Николай Николаевич после изгнания неприятеля из Орхания имел беседу с императором Александром II. Тот сразу заговорил о главном, что его беспокоило после «третьей Плевны»:
— Николай, война у нас словно встала. Мы сидим под Плевной вместе с князем Карлом, цесаревич — под Рущуком. Один брат Михаил на Кавказе в движении вперёд, в горы.
— Я его сегодня, ваше величество, поздравил с новой победой. Молодецкое дело было у кавказцев.
— Да, действительно молодецкое. Я сегодня тоже поздравил генерала Тер-Гукасова с орденской наградой. Но меня сейчас больше заботит Плевна.
— Плевна падёт, ваше величество. И думаю, довольно скоро. Только надо...
— Что надо?
— Надо выждать, когда у Осман-паши истощатся армейские запасы.
— И что тогда будет? Белые флаги на плевенских фортах?
— Не думаю, что всё будет так, ваше величество.
— Вот и Милютин-реформатор так считает. Значит, турки пойдут на прорыв?
— Думаю, что да. Это будет их последний шанс вырваться из осадного кольца. И оправдание Осман-паши перед султаном после войны.
— Если гарнизон Плевны пойдёт на прорыв, что противопоставим этому мы?
— Мы с Тотлебеном усиливаем в инженерном отношении наши позиции. Они теперь укреплены не хуже, чем плевенские.
— Куда будет прорываться, на твой взгляд, Осман-паша? На Запад? К Видину?
— Думаю, ваше величество, туда. Через реку Вид с её мостом. Ведь турки его до сих пор даже и не помышляют разрушать.
— А чем мы их встретим там, за Видом?
— Гренадерскими полками. Но надо ждать того дня. Он уже недалёк, это мнение моего штаба.
Главнокомандующему не раз докладывали о том, что среди пленных то там, то здесь выявляются иностранцы, чаще всего англичане, служившие в армии султана на высших офицерских должностях. Так было и в деле у Горного Дубняка, где в плен попали несколько подданных английской короны и один француз. Когда к Николаю Николаевичу обратились с вопросом, что делать с иностранцами на турецкой военной службе, он распорядился так:
— Полковника-англичанина и француза-волонтёра содержать на общих основаниях с другими военнопленными. Каких-то особых условий для них быть не может.

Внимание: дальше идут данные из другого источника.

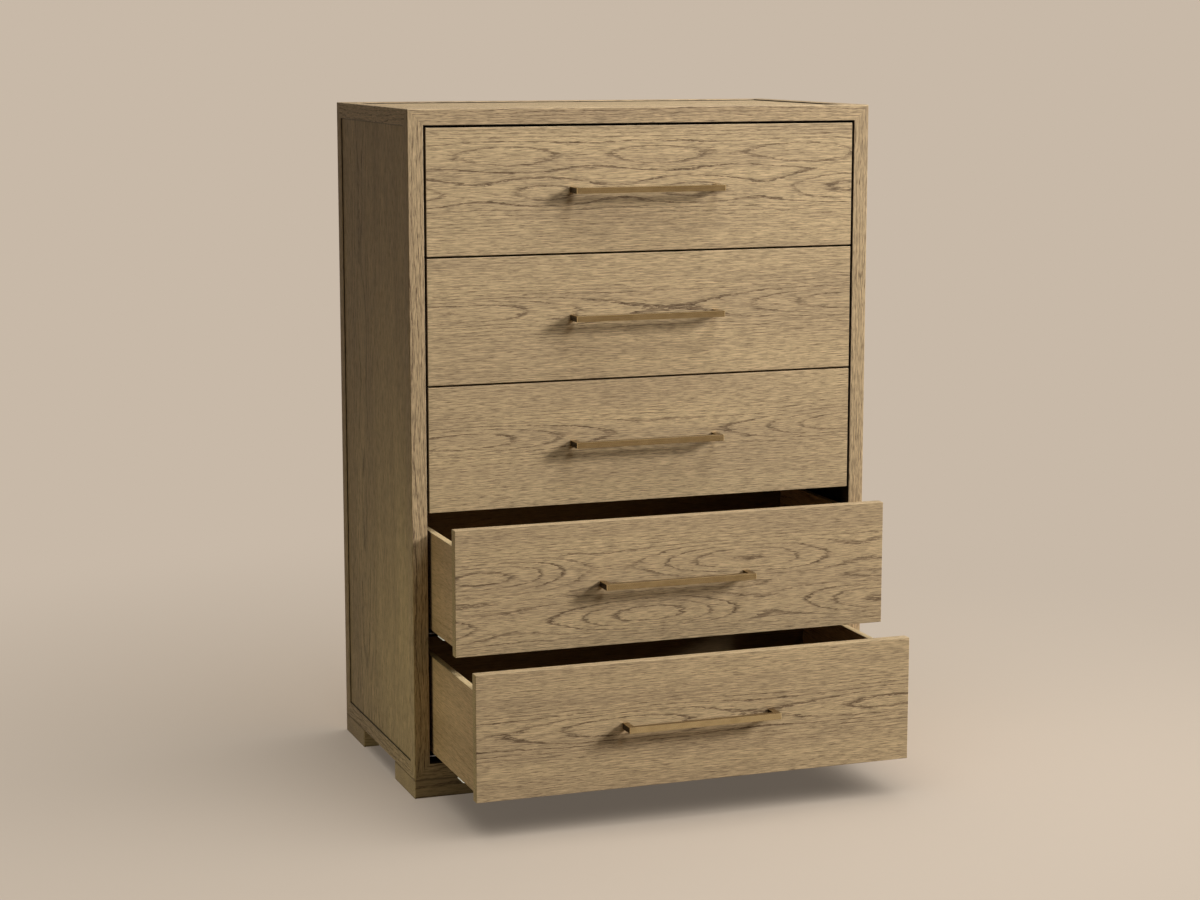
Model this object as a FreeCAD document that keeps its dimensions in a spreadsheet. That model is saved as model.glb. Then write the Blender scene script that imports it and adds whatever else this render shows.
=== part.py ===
import FreeCAD, Part
import os
import re
import Sketcher

# Chest of five drawers: a mitred oak frame with inset panels on four corner feet.
# X is the width and Y the depth, with the drawers opening towards -Y. Z is up from the floor.
# The origin is on the floor, at the middle of the space that the chest takes with its drawers as
# they are modelled: the lowest open furthest, the next one less, the other three closed.

# Driving dimensions in millimetres
SIZES = {
    # Case
    "case_width": 965,
    "case_depth": 545,
    "case_height": 1351,
    "frame_stock": 32,          # square section of posts and rails
    "frame_round": 2,           # eased edges of posts and rails
    "foot_height": 37,
    "foot_arm": 150,            # length of each arm of an L-shaped foot
    "foot_stock": 32,
    "panel_thickness": 20,
    "panel_recess": 3,          # panels lie this far inside the frame's faces
    "back_thickness": 9,
    "cleat_height": 44,
    "cleat_below": 14,          # cleat's lower edge, below the drawer box
    # Drawer fronts
    "drawer_gap": 4,            # gap around and between the inset fronts
    "front_thickness": 20,
    "front_round": 1,
    "housing_depth": 8,         # grooves in a front that take the box sides
    # Drawer boxes
    "box_clearance": 7,         # from the case opening's side to the box
    "box_thickness": 14,
    "box_length": 460,          # behind the front
    "box_height": 195,
    "box_rise": 15.5,           # from the front's lower edge to the box
    "box_round": 1.5,           # eased top edges of the sides
    "bottom_thickness": 6,
    "bottom_rise": 13,          # room for the runners below the bottom
    "groove_depth": 7,
    # Pulls
    "pull_length": 312,
    "pull_section": 12,
    "pull_projection": 40,
    "pull_corner": 2,           # outer corners, seen from above
    "pull_edge": 0.4,           # all other outer edges
    "screw_radius": 2,
    "screw_clearance": 0.25,    # around the shank, in the front and in the pull
    "screw_grip": 10,           # length of screw inside a leg of the pull
    "screw_head_radius": 4,
    "screw_head_height": 2.5,
    # Runners
    "steel": 1.5,               # sheet thickness
    "running_gap": 0.3,         # between runners that slide in each other
    "runner_length": 457,
    "runner_setback": 3,        # from the back of a closed front to the runners
    "middle_setback": 10,
    "middle_length": 430,
    "drawer_runner_length": 450,
    "flange_height": 16,        # wall flange, above the lower edge of the box
    "web_drop": 12,             # underside of a case runner, below the box
    "rail_start": 33,           # from the opening's side to the raised rail
    "rail_width": 20,
    "skirt_drop": 6,            # lower edge of a drawer runner, below the box
    "lip_start": 58.5,          # from the opening's side to the inner lip
    "lip_height": 10,
    "clip_start": 97,           # from the face of the front to the clip
    "clip_length": 40,
    "clip_height": 5,
    "clip_inset": 1,            # from the outside of the box to the clip
    # Drawers as modelled
    "drawer_4_open": 170,
    "drawer_5_open": 297,
}

DRAWERS = 5
OPEN_DRAWERS = {4: "drawer_4_open", 5: "drawer_5_open"}

doc = FreeCAD.newDocument("chest")
sheet = doc.addObject("Spreadsheet::Sheet", "dims")
for row, (alias, value) in enumerate(SIZES.items(), start=1):
    sheet.set(f"A{row}", alias)
    sheet.set(f"B{row}", str(value))
    sheet.setAlias(f"B{row}", alias)
doc.recompute()

# Sizes that follow from the driving ones
opening_width = "(case_width - 2 * frame_stock)"
opening_height = "(case_height - foot_height - 2 * frame_stock)"
opening_bottom = "(foot_height + frame_stock)"
front_width = f"({opening_width} - 2 * drawer_gap)"
front_height = f"(({opening_height} - {DRAWERS + 1} * drawer_gap) / {DRAWERS})"
box_half_width = f"({opening_width} / 2 - box_clearance)"
box_inner_half = f"({box_half_width} - box_thickness)"
face_y = "(-(case_depth - max(drawer_4_open; drawer_5_open) - pull_projection) / 2)"
back_y = f"({face_y} + case_depth)"
leg_x = "((pull_length - pull_section) / 2)"

# Runner section, measured from the opening's side and from the box's lower edge
rail_end = "(rail_start + rail_width)"
web_top = "(steel - web_drop)"
drawer_runner_left = "(rail_start - 2 * (running_gap + steel))"
drawer_runner_right = f"({rail_end} + 2 * (running_gap + steel))"
middle_left = "(rail_start - running_gap - steel)"
middle_right = f"({rail_end} + running_gap + steel)"
middle_top = "(bottom_rise - steel - running_gap)"
rail_top = f"({middle_top} - steel - running_gap)"

subparts = {}


def formula(text):
    """Turn plain size names into references to the sheet."""
    return re.sub(r"[a-z_][a-z_0-9]*", lambda m: "dims." + m[0] if m[0] in SIZES else m[0], text)


def bind(item, **sizes):
    """Bind properties of an object to formulas."""
    for prop, text in sizes.items():
        item.setExpression(prop, formula(text))


def place(item, x="0", y="0", z="0"):
    """Bind the position of an object to formulas."""
    for axis, text in zip("xyz", (x, y, z)):
        item.setExpression(f"Placement.Base.{axis}", formula(text))


def keep(item, node):
    """Make an object the sub-part of this name."""
    item.Label = node
    subparts[node] = item
    return item


def box(name, size, at):
    """A board with its lowest corner at a point."""
    board = doc.addObject("Part::Box", name)
    bind(board, Length=size[0], Width=size[1], Height=size[2])
    place(board, *at)
    return board


def cylinder(name, radius, height, at):
    """A round bar that runs along +Y from a point."""
    bar = doc.addObject("Part::Cylinder", name)
    bar.Placement.Rotation = FreeCAD.Rotation(FreeCAD.Vector(1, 0, 0), -90)
    bind(bar, Radius=radius, Height=height)
    place(bar, *at)
    return bar


def group(name, items):
    """Separate solids that share one node."""
    together = doc.addObject("Part::Compound", name)
    together.Links = items
    return together


def plane_of(body, role):
    """One of the origin planes of a body."""
    return next(item for item in body.Origin.OriginFeatures if item.Role == role)


def sketch_on(body, role, name, lift="0"):
    """An empty sketch on an origin plane, lifted along the plane's normal."""
    sketch = body.newObject("Sketcher::SketchObject", name)
    sketch.AttachmentSupport = [(plane_of(body, role), "")]
    sketch.MapMode = "FlatFace"
    if lift != "0":
        sketch.setExpression("AttachmentOffset.Base.z", formula(lift))
    return sketch


def tie(sketch, edge, corner):
    """Tie the start of an edge to a pair of formulas."""
    for kind, axis, text in (("DistanceX", -2, corner[0]), ("DistanceY", -1, corner[1])):
        if text == "0":
            sketch.addConstraint(Sketcher.Constraint("PointOnObject", edge, 1, axis))
            continue
        value = float(sketch.evalExpression(formula(text)))
        index = sketch.addConstraint(Sketcher.Constraint(kind, -1, 1, edge, 1, value))
        sketch.setExpression(f"Constraints[{index}]", formula(text))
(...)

— А как поступить с врачами из Британии, ваше высочество? Они ведь люди не военные.
— Оставьте их с ранеными турками. Медикаментов не изымать. Пускай до конца исполняют долг человеческого милосердия, если уж оказались на войне. И пригласите обоих сегодня ко мне сегодня к завтраку...
Горный Дубняк находился от осаждённой Плевны далеко. Каково же было удивление великого князя, когда при опросе пленных турецких офицеров один сказал, что он из Плевенского гарнизона.
— Вы бежали из крепости или были посланы в Горный Дубняк своим начальником?
— Бежал.
— Причина бегства?
— Голодно в Плевне. Постоянно бомбы рвутся. Стало страшно за себя, потому и сбежал.
— Бежали одни?
— Нет, с несколькими своими солдатами, когда мы стояли в сторожевой цепи.
— Почему другие не бегут?
— Осман-паша жестоко наказывает пойманных беглецов.
— Почему крепостная артиллерия перестала вести ответный огонь?
— Это запрет Осман-паши. В снарядах большая нужда, поэтому батарейным командирам запрещено под страхом смерти стрелять без разрешения паши.
— Почему гарнизон не ходит на вылазки?
— Это тоже запретил Осман-паша. В вылазках гарнизон потерял много людей.
— А не думает ли Осман-паша сдаваться?
— Он о сдаче и слова слышать не хочет. Говорит, умрём с голода, но перед русскими оружия не сложим. Я, говорит, слово султану дал.